The first element of the word referred to “The central part or block of a wheel, into which the end of the axle-tree is inserted, and from which the spokes radiate; a hub.” (OED)

The “hub spear” was a tool used to bore a hole through the hub of a wheel. OE nafogar evolved into Middle English nauger. Then, by way of a process known variously as misdivision, metanalysis, and rebracketing, the word nauger lost its initial n and became auger.

Literacy in the UK did not become widespread until the eighteenth century. In the Middle Ages, most people had to rely on their ears to determine the separation of spoken words.
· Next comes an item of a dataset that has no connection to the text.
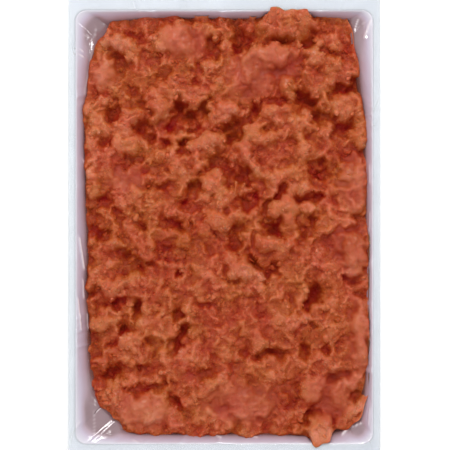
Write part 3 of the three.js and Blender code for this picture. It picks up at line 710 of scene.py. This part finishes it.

When a wheelwright said he needed “a nauger,” a listener might think what he wanted was “an auger.” In that way, ME nauger became ModE auger.( Other former N-words in English include adder, apron, and umpire.)

The principal error with auger is spelling it as augur, as in this textbook excerpt:

The hole itself can be made with a tool comprising augurs for soft and stiff clay, shells for stiff and hard clay, and sand-pumps for sandy strata. (Bridge Engineering, Tata McGraw-Hill Education, 2008)

NOTE to nuclear scientists
The attributive use of auger, as in “Auger effect,” derives from the name of French physicist P.V. Auger (1899-1993) and has nothing to do with either augur or [n]auger.

NOTE to non-nuclear scientists
Auger effect: the non-radiative transition of an atom from an excited electronic energy state to a lower state with the emission of an electron.‥ The electron ejected in the Auger effect is known as an Auger electron.